• **SET EXERCISE**
Repeat the material exactly, every line of it.

• **INPUT MATERIAL**
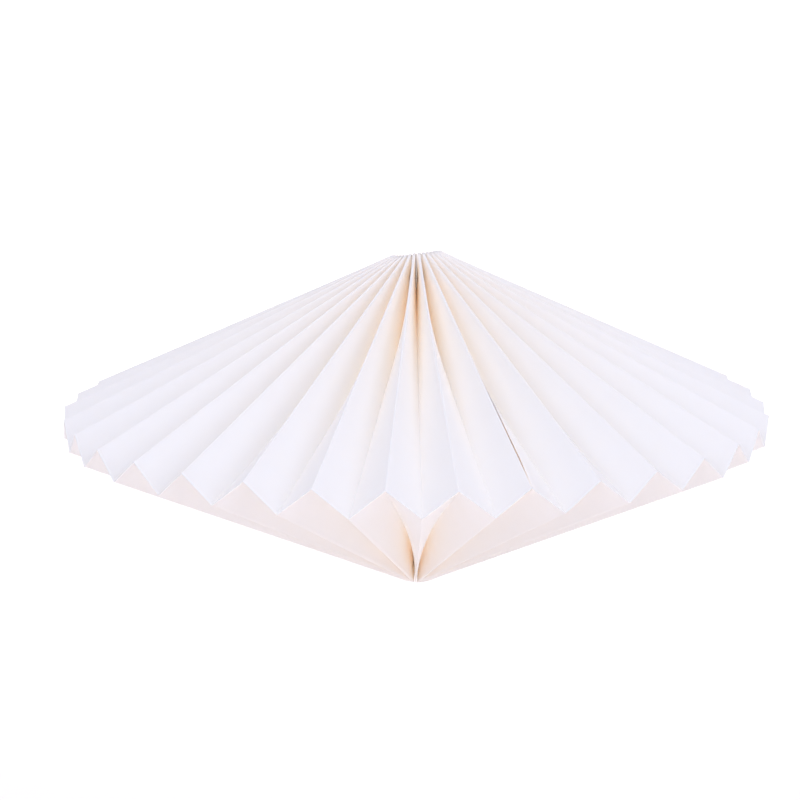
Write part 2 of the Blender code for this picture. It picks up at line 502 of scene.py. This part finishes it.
def on_panel(half, panel, across, share):
    """A point on a panel. Panel 70 is the glue flap, which lies behind panel 0."""
    left, right = panel_edges(half, panel % FOLDS, share)
    if panel == 0:
        setback = SEAM_SETBACK * (SETBACK_WHEN_SHUT + slit(half, share)) * (1 - across)
        left = left + (right - left).normalized() * setback
    return left.lerp(right, across)


def on_fold(half, fold, across, share):
    """A point on the rounded band of a fold."""
    left, right = fold_edge(half, fold, -1, share), fold_edge(half, fold, 1, share)
    out = on_circle(fold_angle(fold), math.sin(SLOPE[half]), half * math.cos(SLOPE[half]))
    way = 1 if is_ridge(fold, half) else -1
    bulge = (right - left).length * FOLD_BULGE * math.sin(math.pi * across)
    return left.lerp(right, across) + out * way * bulge


def place(half, column, share):
    """Where the folds carry one column of the sheet at a share of the way to the rim."""
    panel, across, over_fold = column
    if over_fold is not None:
        return on_fold(half, SEAM_FOLD + panel + 1, over_fold, share)
    point = on_panel(half, panel, across, share)
    height = off_paper(half, panel, across, share)
    if height:
        point = point + outwards(half, panel % FOLDS, across, min(share, NEAR_RIM)) * height
    return point


def corner_point(column):
    """Where a column crosses the zigzag. A layer off the paper turns inside or outside of it."""
    panel, across, over_fold = column
    if over_fold is not None:
        return (place(UPPER, column, 1.0) + place(LOWER, column, 1.0)) / 2
    out_up = outwards(UPPER, panel % FOLDS, across, NEAR_RIM)
    out_down = outwards(LOWER, panel % FOLDS, across, NEAR_RIM)
    height = off_paper(UPPER, panel, across, 1.0)
    return on_panel(UPPER, panel, across, 1.0) + (out_up + out_down) * height / (
        1 + out_up.dot(out_down)
    )


def crease_point(half, column, distance):
    """A point near the zigzag: the corner is rounded, with a pinched lip outside it."""
    corner = corner_point(column)
    up_way = (place(UPPER, column, WAY_TO_RIM) - corner).normalized()
    down_way = (place(LOWER, column, WAY_TO_RIM) - corner).normalized()
    if distance >= CREASE_RADIUS:
        point = corner + (up_way if half == UPPER else down_way) * distance
    else:
        turn = (1 - half * distance / CREASE_RADIUS) / 2
        point = corner + (up_way * (1 - turn) ** 2 + down_way * turn ** 2) * CREASE_RADIUS
    lip = LIP * max(0.0, 1 - distance / LIP_WIDTH) ** 2
    return point - (up_way + down_way).normalized() * lip


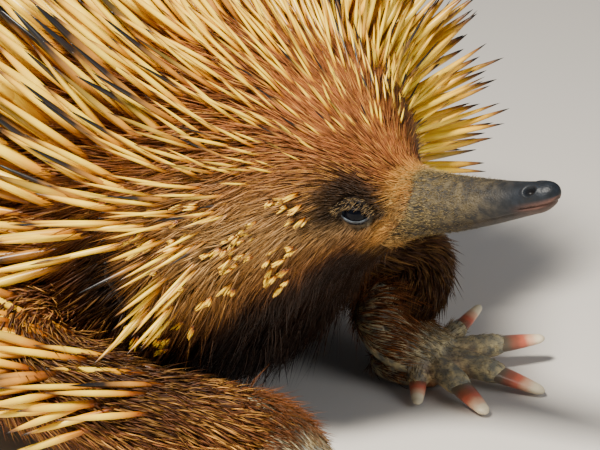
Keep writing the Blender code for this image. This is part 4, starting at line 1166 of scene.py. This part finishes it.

• **FULL OUTPUT**
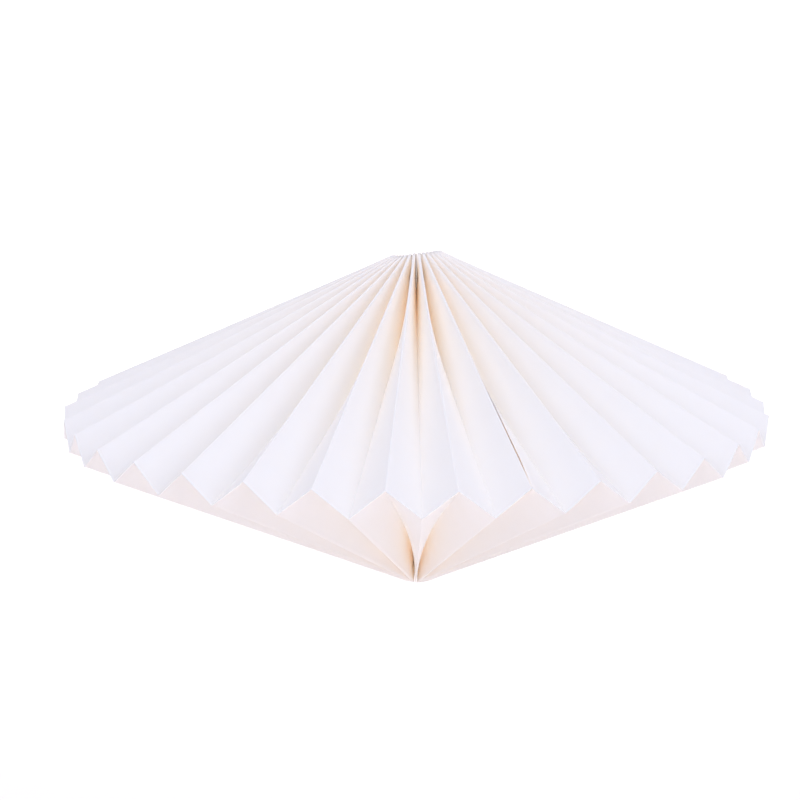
Write part 2 of the Blender code for this picture. It picks up at line 502 of scene.py. This part finishes it.
def on_panel(half, panel, across, share):
    """A point on a panel. Panel 70 is the glue flap, which lies behind panel 0."""
    left, right = panel_edges(half, panel % FOLDS, share)
    if panel == 0:
        setback = SEAM_SETBACK * (SETBACK_WHEN_SHUT + slit(half, share)) * (1 - across)
        left = left + (right - left).normalized() * setback
    return left.lerp(right, across)


def on_fold(half, fold, across, share):
    """A point on the rounded band of a fold."""
    left, right = fold_edge(half, fold, -1, share), fold_edge(half, fold, 1, share)
    out = on_circle(fold_angle(fold), math.sin(SLOPE[half]), half * math.cos(SLOPE[half]))
    way = 1 if is_ridge(fold, half) else -1
    bulge = (right - left).length * FOLD_BULGE * math.sin(math.pi * across)
    return left.lerp(right, across) + out * way * bulge


def place(half, column, share):
    """Where the folds carry one column of the sheet at a share of the way to the rim."""
    panel, across, over_fold = column
    if over_fold is not None:
        return on_fold(half, SEAM_FOLD + panel + 1, over_fold, share)
    point = on_panel(half, panel, across, share)
    height = off_paper(half, panel, across, share)
    if height:
        point = point + outwards(half, panel % FOLDS, across, min(share, NEAR_RIM)) * height
    return point


def corner_point(column):
    """Where a column crosses the zigzag. A layer off the paper turns inside or outside of it."""
    panel, across, over_fold = column
    if over_fold is not None:
        return (place(UPPER, column, 1.0) + place(LOWER, column, 1.0)) / 2
    out_up = outwards(UPPER, panel % FOLDS, across, NEAR_RIM)
    out_down = outwards(LOWER, panel % FOLDS, across, NEAR_RIM)
    height = off_paper(UPPER, panel, across, 1.0)
    return on_panel(UPPER, panel, across, 1.0) + (out_up + out_down) * height / (
        1 + out_up.dot(out_down)
    )


def crease_point(half, column, distance):
    """A point near the zigzag: the corner is rounded, with a pinched lip outside it."""
    corner = corner_point(column)
    up_way = (place(UPPER, column, WAY_TO_RIM) - corner).normalized()
    down_way = (place(LOWER, column, WAY_TO_RIM) - corner).normalized()
    if distance >= CREASE_RADIUS:
        point = corner + (up_way if half == UPPER else down_way) * distance
    else:
        turn = (1 - half * distance / CREASE_RADIUS) / 2
        point = corner + (up_way * (1 - turn) ** 2 + down_way * turn ** 2) * CREASE_RADIUS
    lip = LIP * max(0.0, 1 - distance / LIP_WIDTH) ** 2
    return point - (up_way + down_way).normalized() * lip


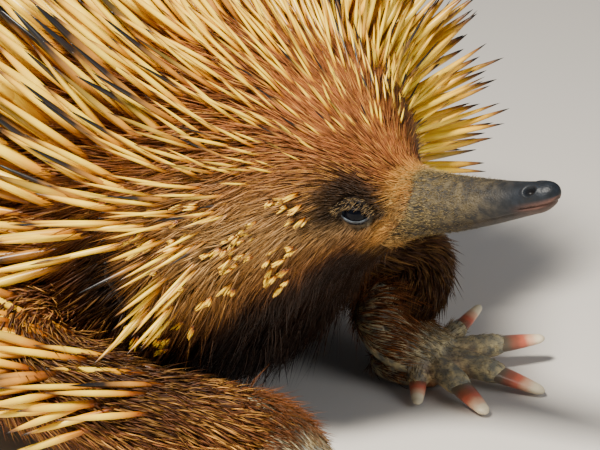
Keep writing the Blender code for this image. This is part 4, starting at line 1166 of scene.py. This part finishes it.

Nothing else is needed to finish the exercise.